Although Iranian officials have refrained from openly accusing Arab states of being involved in Mughniyeh's assassination, they have publicly expressed belief that the region is on the brink of conflict.
Ali Akbar Mohtashamipur, a co-founder of Hizbullah and current secretary general of the International Committee for Supporting the Palestinian People, claimed Mughniyeh's assassination was a "prelude" to "very dangerous and major events in the next few months" and that the US, Israel, and Arab states seek "to direct Lebanese issues toward a civil war."
Syria is itching to respond. Sadr-al-Din al-Bayanuni, controller general of Syria's Muslim Brotherhood, noted that all the world's channels covered the incident in real time except Syrian television.
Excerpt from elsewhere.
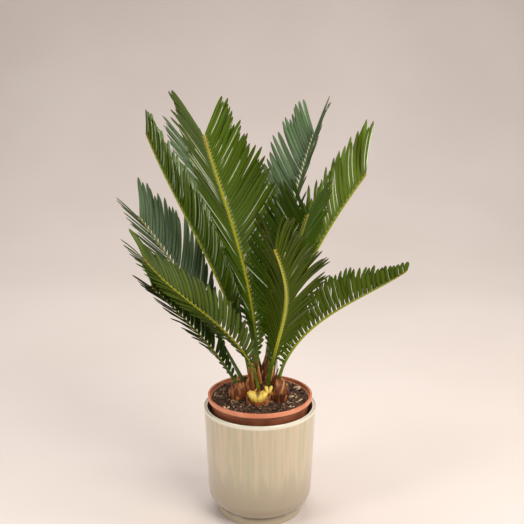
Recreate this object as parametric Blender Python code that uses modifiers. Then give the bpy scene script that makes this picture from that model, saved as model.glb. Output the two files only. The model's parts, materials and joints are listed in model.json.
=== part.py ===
"""Potted sago palm: cover pot, nursery pot, soil, scaly stem base and eleven feather-shaped fronds.

Metres, +Z up. The origin is the centre of the cover pot's foot, on the surface it stands on.
Lengths in the tables are millimetres and angles are degrees.
"""

import math
import random
from collections import namedtuple

import bmesh
import bpy
from mathutils import Matrix, Vector, noise
from mathutils.bvhtree import BVHTree

MM = 0.001
GAP = 0.3
# Points nearer than this after a cut are one point, in metres
WELD = 0.000001

# Cover pot, a glazed cylinder that tapers to a rounded bottom on a set-in foot
COVER_RIM_Z = 131.5
COVER_RIM_R = 64.5
COVER_LOW_R = 60.6
COVER_WALL = 3.6
COVER_ROUND_W = 26.2
COVER_ROUND_H = 22.3
COVER_INNER_ROUND_W = 14.0
COVER_FOOT_R = 49.6
COVER_FOOT_H = 5.8
COVER_FLOOR_Z = 14.4
COVER_STEPS = 40

# Nursery pot, 120 mm across its lip, standing on the cover pot's floor
NURSERY_LIP_R = 60.0
NURSERY_TOP_Z = 144.2
NURSERY_LIP_H = 6.0
NURSERY_WALL_R = 57.0
NURSERY_WALL = 1.2
NURSERY_FOOT_R = 42.0
NURSERY_FLOOR = 1.6
NURSERY_STEPS = 32
DRAIN_HOLES = 6
DRAIN_R = 3.2
DRAIN_RING_R = 32.0

# Soil, level with a few lumps
SOIL_TOP = 139.5
SOIL_LUMP = 1.3
SOIL_GRAIN = 11.0
SOIL_STEPS = 32
SOIL_RINGS = (38.0, 47.0)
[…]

Former Syrian vice president Abd al-Halim Khaddam, relating to Syrian television's failure to report Mughniyeh's assassination, said Syrian leaders were very embarrassed because Mughniyeh appeared in their country and they were telling the entire international community that they did not have information about him.
Beirut's Al-Akhbar evaluates that the Syrian leadership is heading toward retaliation against all the Israeli aggressions that have taken place against it (the retaliatory air raid against the PFLP Ayn al-Sahib training camp in October 2003; the flights over the Syrian presidential palace in Latakia in June 2006 aimed at pressuring the Syrian leadership; and the September 2007 air raid against what Israel designated as a 'nuclear facility' in Dayr al-Zawr) and at a timing of its choosing, "even if this response leads to the outbreak of a Syrian-Israeli war."
Interestingly, the Beirut pro-Syrian Al-Diyar evaluated that there are two conflicting options: either a Iranian-Syrian political and security escalation allowing Hizbullah to execute a qualitative operation regardless of the nature of the subsequent Israel response, or taking advantage of the assassination for a more major political breakthrough leading to "a major deal that might expedite solutions in more than one direction."
Ely Karmon is Senior Research Scholar at the Institute for Counter-Terrorism (ICT) at The Interdisciplinary Center (IDC), Herzliya.